The Metaphysical Discipline of Aesthetics: Martin Heidegger on The End of Art

JVF Conference Papers

In the afterword he writes to “The Origin of the Work of Art,” Martin Heidegger raises the question of whether art is slowly dying.

The question echoes Hegel’s proclamation of the end of art, announced in Berlin more than a century earlier. To understand how Heidegger would respond to this question, and what story about art he would tell in order to determine whether art is still alive or not, is of great importance for assessing Heidegger’s thinking about art. This is because “The Origin of the Work of Art” appears to present a definition or theory of great art: great art is a way truth happens to a people, and it harbors the ongoing “ontological strife” between earth and world. If Heidegger does think that art is dying, this could be taken as an argument for interpreting the art-essay’s description of art and its essence to be describing something of the past – a description that fits art in the world of the ancient Greeks, the medieval Christians, and perhaps even the early modern European bourgeoisie, but which does not attempt to address the art of Heidegger’s own time. Hence art as making truth happen would be history, and Heidegger’s essay primarily a nostalgic reflection on a lost artworld, similar to Hegel’s description of classical art. However, Heidegger’s story of the life and death of art has to be different from Hegel’s. In the three decades following the completion of the art-essay in 1936, Heidegger makes several additions to his text.

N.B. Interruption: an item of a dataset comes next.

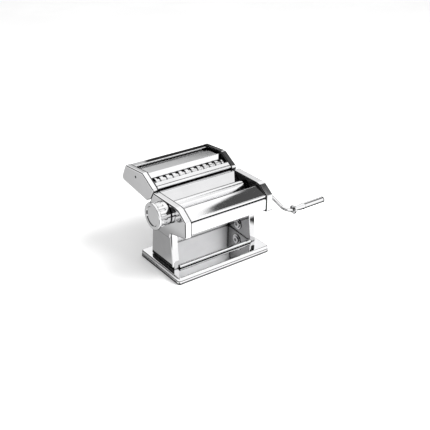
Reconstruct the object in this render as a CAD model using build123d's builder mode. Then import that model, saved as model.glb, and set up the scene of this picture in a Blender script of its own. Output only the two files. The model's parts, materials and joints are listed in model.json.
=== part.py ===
from build123d import *
import os
from math import atan2, cos, degrees, hypot, pi, radians, sin

# Hand-cranked pasta roller machine with a slide-on cutter unit. Millimetres, +Z up.
# Origin: centre of the base, on the table. X runs along the rollers, crank on +X and regulator
# knob on -X. The dough apron faces -Y and the cutter unit hangs on the +Y side.

# ---------------------------------------------------------------- base and pedestal
BASE_WIDTH = 197.0
BASE_DEPTH = 125.6
BASE_CORNER = 6.0
PAD_HEIGHT = 1.2
PAD_INSET = 0.8
BASE_STEP = 6.0
BASE_TOP = 12.8
BASE_LEDGE = 1.4
BASE_RIM = 4.8
BASE_SKIN = 1.8

LEG_OUTER = 89.0
LEG_INNER = 77.3
LEG_FRONT = -32.6
LEG_REAR = 36.9
LEG_TOP = 79.0
LEG_LEAN_FRONT = 4.9
LEG_LEAN_REAR = 7.1
SHEET = 1.2
CAP_BEND = 2.8

PAN_FRONT = 15.8
PAN_REAR = 20.4
PAN_GAP = 0.8
BEAD_RADIUS = 3.8

# ---------------------------------------------------------------- roller housing
FRAME_INNER = 77.5
FRAME_OUTER = 80.0
LEFT_CAP_OUTER = 90.7
RIGHT_CAP_OUTER = 93.6
HOUSING_TOP = 137.5
HOUSING_FRONT = -74.4
HOUSING_CORNER = 3.4

# ---------------------------------------------------------------- rollers and drive
ROLLER_RADIUS = 10.9
ROLLER_HALF = 72.0
JOURNAL_RADIUS = 4.0
RUNNING_FIT = 0.05
GEAR_TEETH = 22
GEAR_MODULE = 1.0
FRONT_AXIS = (-11.2, 119.0)
NIP_TILT = 16.0
AXIS_DISTANCE = GEAR_TEETH * GEAR_MODULE
REAR_AXIS = (
    FRONT_AXIS[0] + AXIS_DISTANCE * cos(radians(NIP_TILT)),
    FRONT_AXIS[1] - AXIS_DISTANCE * sin(radians(NIP_TILT)),
)
ROLLER_TRAVEL = 1.9
GEAR_START = 83.4
GEAR_END = 90.6

# ---------------------------------------------------------------- crank
ROD_RADIUS = 3.0
ARM_PLANE = 119.4
HANDLE_AXIS = (-81.7, 82.8)
GRIP_START = 137.0
GRIP_END = 207.0
SOCKET_END = 97.0
SOCKET_DEPTH = 20.0

# ---------------------------------------------------------------- regulator knob
KNOB_AXIS = (-14.1, 116.6)
KNOB_FACE = -116.6
KNOB_RADIUS = 23.9
KNOB_FLUTES = 16

# ---------------------------------------------------------------- cutter unit
CUT_FRAME_INNER = 77.6
CUT_FRAME_OUTER = 80.2
CUT_LEFT_OUTER = 88.6
CUT_RIGHT_OUTER = 90.5
CUT_HALF = 71.5
CUT_TOOTH_RADIUS = 9.3
WIDE_PITCH = 13.0
THIN_PITCH = 3.0
WIDE_DEPTH = 2.7
THIN_DEPTH = 1.6
CUT_CLEARANCE = 0.3
WIDE_FRONT_AXIS = (48.8, 140.9)
WIDE_TILT = 20.0
THIN_FRONT_AXIS = (95.4, 142.6)


# ---------------------------------------------------------------- helpers
def rod_x(radius, start, end, centre, mode=Mode.ADD):
    """Cylinder along X between two stations, round a (Y, Z) centre."""
    with Locations(((start + end) / 2, centre[0], centre[1])):
        Cylinder(radius, abs(end - start), rotation=(0, 90, 0), mode=mode)


def block(x_range, y_range, z_range, mode=Mode.ADD):
    """Box between two stations on each axis."""
    spans = (x_range, y_range, z_range)
    with Locations(tuple((low + high) / 2 for low, high in spans)):
        Box(*(abs(high - low) for low, high in spans), mode=mode)


def sheet_along_x(points, radius, thickness, start, end, side=Side.LEFT):
    """Bent sheet: a YZ path with rounded bends, given a thickness and run along X."""
    with BuildPart() as sheet:
        with BuildSketch(Plane.YZ.offset(start)):
            with BuildLine():
                FilletPolyline(*points, radius=radius)
                offset(amount=thickness, side=side)
            make_face()
        extrude(amount=end - start)
    return sheet


def slab_along_x(points, radius, start, end, inset=0.0):
    """Flat plate with a closed, rounded YZ outline, run along X."""
    with BuildPart() as slab:
        with BuildSketch(Plane.YZ.offset(start)):
            with BuildLine():
                FilletPolyline(*points, radius=radius, close=True)
            make_face()
            if inset:
                offset(amount=-inset)
        extrude(amount=end - start)
    return slab


def pressed_cap(points, radius, rim, face):
    """Side cover pressed from sheet: a face with a flange round it, open towards the machine."""
    outward = 1 if face > rim else -1
    with BuildPart() as cap:
        with BuildSketch(Plane.YZ.offset(rim)):
            with BuildLine():
                FilletPolyline(*points, radius=radius, close=True)
            make_face()
        extrude(amount=face - rim)
        fillet(cap.faces().sort_by(Axis.X)[-1 if outward > 0 else 0].edges(), CAP_BEND)
        with BuildSketch(Plane.YZ.offset(rim)):
            with BuildLine():
                FilletPolyline(*points, radius=radius, close=True)
            make_face()
            offset(amount=-SHEET)
        extrude(amount=face - rim - outward * SHEET, mode=Mode.SUBTRACT)
    return cap


def spur_gear(teeth, module, start, end, centre, bore, turn=0.0):
    """Spur gear with straight-flanked teeth, its first tooth pointing at angle turn in YZ."""
    root = module * (teeth / 2 - 1.25)
    tip = module * (teeth / 2 + 0.95)
    pitch_angle = 2 * pi / teeth
    corners = []
    for tooth in range(teeth):
        middle = radians(turn) + tooth * pitch_angle
        for share, reach in ((-0.34, root), (-0.12, tip), (0.12, tip), (0.34, root)):
            angle = middle + share * pitch_angle
            corners.append((centre[0] + reach * cos(angle), centre[1] + reach * sin(angle)))
    with BuildPart() as gear:
        with BuildSketch(Plane.YZ.offset(start)):
            with BuildLine():
                Polyline(*corners, close=True)
            make_face()
        extrude(amount=end - start)
        rod_x(bore, start - 1, end + 1, centre, Mode.SUBTRACT)
    return gear


def save(builder, name):
    """Label a finished piece and write it under its own node name."""
    builder.part.label = name
    export_step(builder.part, f"parts/{name}.step")


os.makedirs("parts", exist_ok=True)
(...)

In the “Zusatz” of 1956 Heidegger stresses that an answer to the riddle “that art is” is not given in the original essay and this statement seems to take some of the force out of the definition of the artwork presented therein. I want to claim that Heidegger’s reworkings of the art-essay point to a hesitation in Heidegger’s understanding of art, and that this hesitation is brought out by his reflections on the end of art.

I will outline the beginning of an interpretation of what the question of the end of art, and a possible answer to it, might mean for Heidegger. To get there, I will first sketch Hegel’s original thesis of the end of art, and then ask how we can make sense of this thesis in light of the artworld of today, primarily drawing on the work of Arthur Danto.